Thursday, November 7, 2019

Core Post 5: Obfuscation as a De Certeauan Tactic


I want to focus my core post on the idea of obfuscation and what else that might imply in terms of our relationship to data. Brunton and Nissenbaum, to me, are drawing from a kind of De Certeauan tactics-strategy schema in which they frame obfuscation as a way to “make do” in response to a totalizing structure of surveillance. As Adam appropriately points us to Foucault, such is dependent on the existence of a larger framework to which the 'obfuscator' is subjected, and it is only through the tension between structure and individual that obfuscation, resistance, or “trouble-making” (Brunton and Nissenbaum, p. 62) becomes necessary, desirable, and possible. If surveillance is the layout of the city, obfuscation is De Certeau’s back alley – “it can only take place within them… [but] it does not receive its identity from them” (De Certeau, p. 101). I’m wondering here, once again, about self-curation processes and how measurable types can also be repurposed by individuals as ways of not only obfuscation and hiding from data mining regimes, but also strategic self-presentation.

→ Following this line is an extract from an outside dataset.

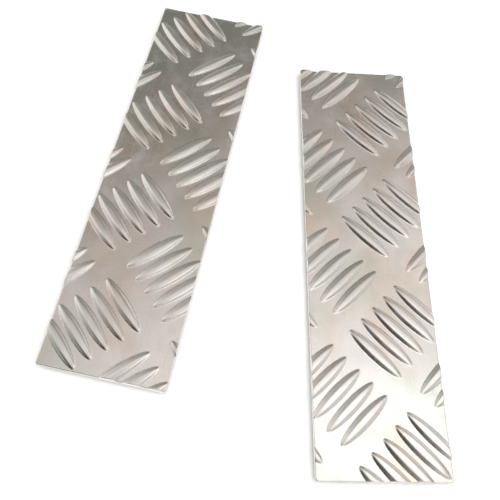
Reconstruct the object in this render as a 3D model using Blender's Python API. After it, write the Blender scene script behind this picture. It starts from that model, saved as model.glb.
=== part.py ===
"""A pair of self-adhesive kick plates cut from five-bar aluminium tread plate.

Plate A lies along +Y with its centre over the origin and its tread up (+Z). Plate B is the
same plate turned end for end beside it. Z = 0 is the underside of the release liners, which
is what the pair lies on. Each plate carries three strips of double-sided foam tape along its
back, and each strip keeps its paper liner until the plate is stuck in place.
"""
import math

import bmesh
import bpy
from mathutils import Matrix, Vector

# Sheet, in metres
PLATE_WIDTH = 0.0550
PLATE_LENGTH = 0.2050
SHEET_THICKNESS = 0.0020
CORNER_RADIUS = 0.0012
CORNER_SEGMENTS = 3

# Raised bars: groups of five, each group filling a square cell set at 45 degrees
CELL_SIDE = 0.0395
BARS_PER_GROUP = 5
BAR_PITCH = 0.0075
BAR_LENGTH = 0.0290
BAR_WIDTH = 0.0046
BAR_HEIGHT = 0.0012
BAR_SINK = 0.0003       # how far a bar's axis lies below the sheet's top face
BAR_SIDES = 8
BAR_RINGS = 6
COLUMN_SPACING = CELL_SIDE / math.sqrt(2)
GROUP_STEP = CELL_SIDE * math.sqrt(2)

# Where the sheet was cut: centre of a falling group, from each plate's own centre
FALLING_COLUMN_X = 0.0108
PLATE_A_PHASE = 0.0155
PLATE_B_PHASE = 0.0248

# Foam tape and liner strips on the back
STRIP_WIDTH = 0.0120
STRIP_LENGTH = 0.1950
STRIP_SPACING = 0.0180
TAPE_THICKNESS = 0.0011
LINER_THICKNESS = 0.0002
FACE_GAP = 0.0003       # clearance kept between faces that touch

# Plate B beside plate A
PLATE_B_CENTRE = (-0.0939, 0.0365)
PLATE_B_TURN = math.radians(180.0 - 11.3)

TAPE_BOTTOM = LINER_THICKNESS + FACE_GAP
SHEET_BOTTOM = TAPE_BOTTOM + TAPE_THICKNESS + FACE_GAP
SHEET_TOP = SHEET_BOTTOM + SHEET_THICKNESS
CUT_MARGIN = 0.0100     # extra sheet all round, removed by the outline cut


def clear_scene():
    for item in list(bpy.data.objects):
        bpy.data.objects.remove(item, do_unlink=True)


def new_collection(name):
    collection = bpy.data.collections.new(name)
    bpy.context.scene.collection.children.link(collection)
    return collection


def new_material(name, colour, roughness, metallic):
    material = bpy.data.materials.new(name)
    material.use_nodes = True
    shader = material.node_tree.nodes["Principled BSDF"]
    shader.inputs["Base Color"].default_value = (*colour, 1.0)
    shader.inputs["Roughness"].default_value = roughness
    shader.inputs["Metallic"].default_value = metallic
    material.diffuse_color = (*colour, 1.0)
    return material


def add_object(name, bm, collection, material=None):
    mesh = bpy.data.meshes.new(name)
    bmesh.ops.recalc_face_normals(bm, faces=bm.faces)
    bm.to_mesh(mesh)
    bm.free()
    item = bpy.data.objects.new(name, mesh)
    if material is not None:
        mesh.materials.append(material)
    collection.objects.link(item)
    return item


def box_bmesh(width, length, low, high):
    """A box centred on X and Y between two heights."""
    bm = bmesh.new()
    size = Matrix.Diagonal((width, length, high - low, 1.0))
    place = Matrix.Translation((0.0, 0.0, (low + high) / 2))
    bmesh.ops.create_cube(bm, size=1.0, matrix=place @ size)
    return bm


def make_guide(item):
    item.hide_render = True
    item.display_type = "WIRE"
    return item


def bar_template():
    """One raised bar along X: pointed at both ends, widest and highest in the middle."""
    bm = bmesh.new()
    bmesh.ops.create_uvsphere(bm, u_segments=BAR_SIDES, v_segments=BAR_RINGS, radius=1.0)
    for vert in bm.verts:
        waist = math.sqrt(max(0.0, 1.0 - vert.co.z ** 2))
        along = vert.co.z * BAR_LENGTH / 2
        across = vert.co.y * waist * BAR_WIDTH / 2
        up = vert.co.x * waist * (BAR_HEIGHT + BAR_SINK)
        vert.co = Vector((along, across, up))
    bmesh.ops.recalc_face_normals(bm, faces=bm.faces)
    mesh = bpy.data.meshes.new("bar_template")
    bm.to_mesh(mesh)
    bm.free()
    return mesh


def group_centres(phase):
    """Centre and bar angle of every group that reaches onto a plate."""
    reach_x = PLATE_WIDTH / 2 + COLUMN_SPACING
    reach_y = PLATE_LENGTH / 2 + GROUP_STEP / 2
    columns = math.ceil(2 * reach_x / COLUMN_SPACING)
    rows = math.ceil(2 * reach_y / GROUP_STEP)
    for column in range(-columns, columns + 1):
        x = FALLING_COLUMN_X + column * COLUMN_SPACING
        falling = column % 2 == 0
        stagger = 0.0 if falling else GROUP_STEP / 2
        for row in range(-rows, rows + 1):
            y = phase + stagger + row * GROUP_STEP
            if abs(x) < reach_x and abs(y) < reach_y:
                yield Vector((x, y, 0.0)), math.radians(-45.0 if falling else 45.0)


def bars_bmesh(template, phase):
    """All the raised bars that touch a plate's outline, as closed lens-shaped bodies."""
    bm = bmesh.new()
    half_x = PLATE_WIDTH / 2 + CUT_MARGIN / 2
    half_y = PLATE_LENGTH / 2 + CUT_MARGIN / 2
    for centre, angle in group_centres(phase):
        turn = Matrix.Rotation(angle, 4, "Z")
        for index in range(BARS_PER_GROUP):
            offset = (index - (BARS_PER_GROUP - 1) / 2) * BAR_PITCH
            middle = centre + turn @ Vector((0.0, offset, 0.0))
            reach = BAR_LENGTH / 2 * math.cos(angle)
            if abs(middle.x) - reach > half_x or abs(middle.y) - reach > half_y:
                continue
            place = Matrix.Translation(middle + Vector((0.0, 0.0, SHEET_TOP - BAR_SINK))) @ turn
            first = len(bm.verts)
            bm.from_mesh(template)
            bm.verts.ensure_lookup_table()
            bmesh.ops.transform(bm, matrix=place, verts=bm.verts[first:])
    return bm


def outline_bmesh():
    """The plate's plan outline with eased corners, tall enough to cut sheet and bars."""
    bm = box_bmesh(PLATE_WIDTH, PLATE_LENGTH, SHEET_BOTTOM - CUT_MARGIN, SHEET_TOP + CUT_MARGIN)
    uprights = [edge for edge in bm.edges if abs(edge.verts[0].co.z - edge.verts[1].co.z) > CUT_MARGIN]
    bmesh.ops.bevel(bm, geom=uprights, offset=CORNER_RADIUS, segments=CORNER_SEGMENTS,
                    profile=0.5, affect="EDGES")
    return bm


def add_boolean(item, name, operation, other):
    modifier = item.modifiers.new(name, "BOOLEAN")
    modifier.operation = operation
    modifier.solver = "EXACT"
    modifier.object = other


def add_tread_plate(name, phase, template, parts, cutters, material):
    """The sheet with its rolled-in bars, cut to the outline."""
    width = PLATE_WIDTH + 4 * CUT_MARGIN
    length = PLATE_LENGTH + 4 * CUT_MARGIN
    plate = add_object(name, box_bmesh(width, length, SHEET_BOTTOM, SHEET_TOP), parts, material)
    bars = make_guide(add_object(name + "_bars", bars_bmesh(template, phase), cutters))
    outline = make_guide(add_object(name + "_outline", outline_bmesh(), cutters))
    add_boolean(plate, "rolled_bars", "UNION", bars)
    add_boolean(plate, "guillotine", "INTERSECT", outline)
    return [plate, bars, outline]


def add_strips(name, parts, tape_material, liner_material):
    """Three strips of foam tape along the back, each with its own liner."""
    made = []
    for number in range(1, 4):
        x = (number - 2) * STRIP_SPACING
        tape_box = box_bmesh(STRIP_WIDTH, STRIP_LENGTH, TAPE_BOTTOM, TAPE_BOTTOM + TAPE_THICKNESS)
        tape = add_object(f"{name}_tape_{number}", tape_box, parts, tape_material)
        liner_box = box_bmesh(STRIP_WIDTH, STRIP_LENGTH, 0.0, LINER_THICKNESS)
        liner = add_object(f"{name}_liner_{number}", liner_box, parts, liner_material)
        for strip in (tape, liner):
            strip.location.x = x
            made.append(strip)
    return made


def add_plate(name, phase, centre, turn, template, parts, cutters, materials):
    """One complete kick plate on an empty at the centre of its back."""
    pivot = bpy.data.objects.new(name + "_pivot", None)
    pivot.empty_display_size = PLATE_WIDTH / 2
    pivot.location = (centre[0], centre[1], 0.0)
    pivot.rotation_euler = (0.0, 0.0, turn)
    parts.objects.link(pivot)
    pieces = add_tread_plate(name, phase, template, parts, cutters, materials["aluminium"])
    pieces += add_strips(name, parts, materials["foam"], materials["paper"])
    for piece in pieces:
        piece.parent = pivot
    return pivot


def build():
    clear_scene()
    parts = new_collection("kick_plate")
    cutters = new_collection("kick_plate_cutters")
    materials = {
        "aluminium": new_material("mill_aluminium", (0.72, 0.71, 0.68), 0.32, 1.0),
        "foam": new_material("grey_foam", (0.075, 0.078, 0.082), 0.85, 0.0),
        "paper": new_material("liner_paper", (0.80, 0.74, 0.60), 0.55, 0.0),
    }
    template = bar_template()
    add_plate("plate_a", PLATE_A_PHASE, (0.0, 0.0), 0.0, template, parts, cutters, materials)
    add_plate("plate_b", PLATE_B_PHASE, PLATE_B_CENTRE, PLATE_B_TURN, template, parts, cutters, materials)
    bpy.data.meshes.remove(template)
    bpy.context.view_layer.update()


build()
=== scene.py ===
"""Looks for the pair of tread plate kick plates: fine tread geometry, finishes, light, camera."""
import math

import bpy
import numpy as np
from mathutils import Matrix, Quaternion, Vector, noise


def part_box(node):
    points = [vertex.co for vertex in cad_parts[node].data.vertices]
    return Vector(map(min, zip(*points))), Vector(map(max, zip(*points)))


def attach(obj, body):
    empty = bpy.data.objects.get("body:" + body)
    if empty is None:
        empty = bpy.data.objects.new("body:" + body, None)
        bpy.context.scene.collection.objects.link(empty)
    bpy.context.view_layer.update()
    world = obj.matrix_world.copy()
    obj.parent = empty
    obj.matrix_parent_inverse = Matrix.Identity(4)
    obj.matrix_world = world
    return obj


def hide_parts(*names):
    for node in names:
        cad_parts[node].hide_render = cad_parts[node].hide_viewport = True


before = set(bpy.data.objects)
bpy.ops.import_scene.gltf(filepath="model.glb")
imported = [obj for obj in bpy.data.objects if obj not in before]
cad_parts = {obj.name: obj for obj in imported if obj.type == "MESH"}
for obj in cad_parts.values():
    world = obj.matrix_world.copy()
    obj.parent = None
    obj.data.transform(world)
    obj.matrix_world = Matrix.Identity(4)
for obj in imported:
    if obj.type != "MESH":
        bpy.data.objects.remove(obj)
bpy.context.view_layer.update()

MM = 0.001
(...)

Strategically curated data doubles can be generated by manipulating data in ways that can somewhat subvert or mislead data mining processes, and in an increasingly mediated world where reductive algorithmically generated data doubles are, often times, the most public-facing aspects of individual personas, their reductive nature might contrastingly prove to be an effective tool in particular contexts, such as the case with Last.fm I mentioned in my previous core post. Here, the strategically curated measurable type is flipped into a kind of digital and cultural currency through which the individual specifically siphons the symbolic power of the dominant into his/her/their own self-presentation via data as a mode of asserting agency.